Todd A. Kessler (born 1972) is an American screenwriter, playwright, television producer and director.

==Career==
Kessler wrote and produced the second and third seasons of HBO's The Sopranos, Michael Mann's Robbery Homicide Division and the first season of NBC's Providence. Kessler began his career as a playwright working with David Rabe, moving into film and television when Spike Lee hired him as a screenwriter. Kessler is credited with co-writing (with David Chase) the Sopranos season 2 finale Funhouse -- widely lauded as one of the best episodes of the series.

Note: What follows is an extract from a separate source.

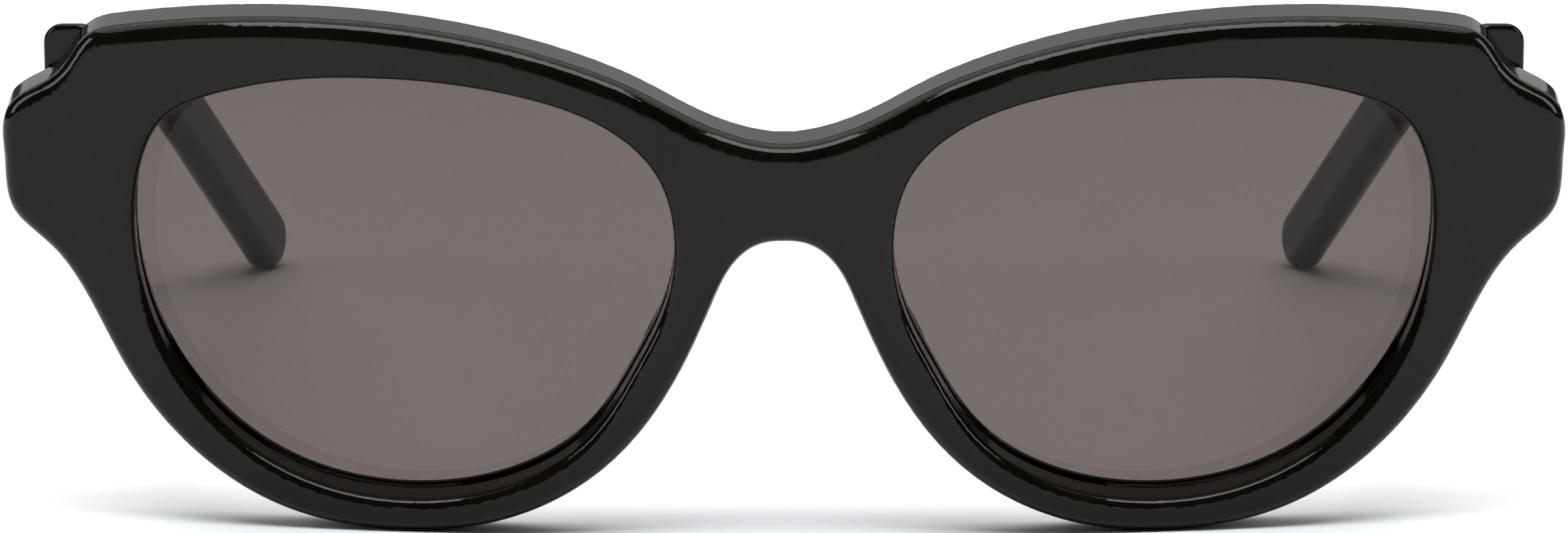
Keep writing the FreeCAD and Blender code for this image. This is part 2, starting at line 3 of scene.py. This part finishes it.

Despite his success on The Sopranos, HBO did not retain Kessler beyond season 3, an experience Kessler described as "painful and formative." Kessler and Sopranos actor James Gandolfini became close friends during Kessler's time writing for the show.

He is the co-creator and head writer of the Golden Globe award-winning FX drama series Damages along with his older brother, Glenn Kessler, and Daniel Zelman. He also has a small role in Damages as Perry the Doorman.

In 2015, his Kyle Chandler-led Netflix series Bloodline premiered. In 2016 it was cancelled, and ended its run after its third season in 2017.

==Education==
After graduating from Cranbrook Kingswood School, Kessler graduated magna cum laude from Harvard University with a degree in dramatic literature and playwriting, and has twice been a visiting artist at Harvard, teaching screenwriting seminars.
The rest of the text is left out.